Berufs-Version 1 über Bord geworfen – Mit Version 2 als Schornsteinfegerin glücklich geworden.
Swantje Dahl, 20, Wurster Nordseeküste, Michael Plümer Wurster Nordseeküste, Fachabitur
Swantjes erste Vision vom Berufseben war eine ganz andere als heute. „Tischlerin wollte ich ursprünglich werden, da habe ich aber selbst schnell gemerkt, das ist irgendwie doch nichts für mich.“ Gut für die Schonsteinfeger – denn mit der richtigen Überzeugungsarbeit eines befreundeten Schornsteinfegers wechselte sie das Handwerksufer zu den Glücksbringern. Swantje dachte: „Ich habe nichts zu verlieren und nach einem zweiwöchigen Praktikum war ich so begeistert, dass es direkt in die Ausbildung ging.“ In ihrer Familie gibt es eine ganze handvoll Handwerker, die ihr ein gutes Vorbild waren, ob Zimmerer, Dachdecker oder Tischler.
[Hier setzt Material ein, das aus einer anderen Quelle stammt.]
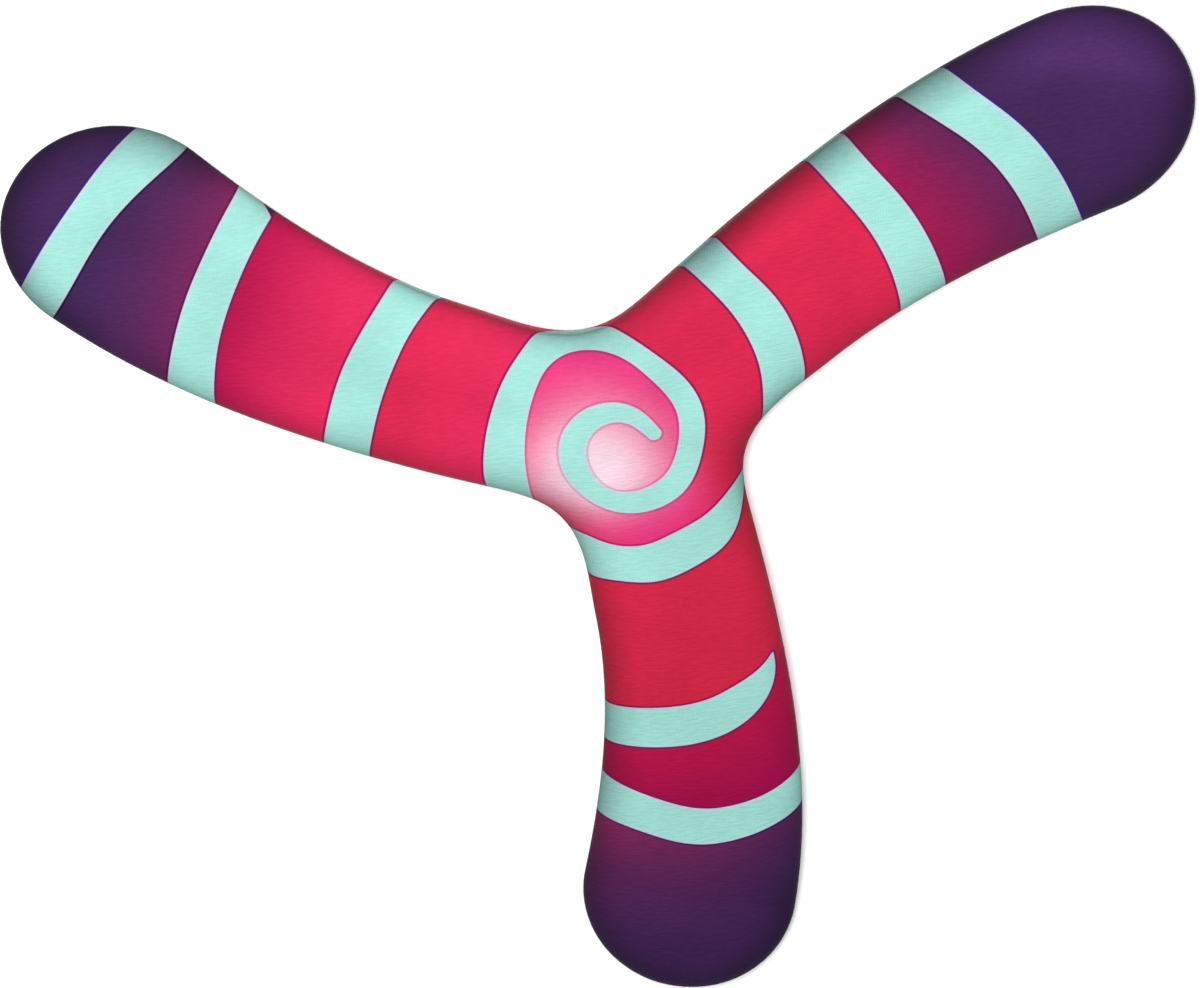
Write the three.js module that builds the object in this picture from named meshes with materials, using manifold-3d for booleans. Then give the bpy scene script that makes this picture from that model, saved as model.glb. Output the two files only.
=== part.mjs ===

Nach drei Jahren Ausbildung resümiert sie: „Mein Beruf ist hoch hinaus, vielfältig und gemeinschaftlich.“ Im Berufsalltag ist für sie alles dabei, was sie braucht: „Man macht etwas Sinnvolles, man hat nette Gespräche mit Kunden und fährt mit einem guten Gefühl abends heim.“ Jetzt guckt Swantje erstmal: „Wie so das Leben spielt,“ und freut sich auf ihre Zukunft als Schornsteinfegergesellin.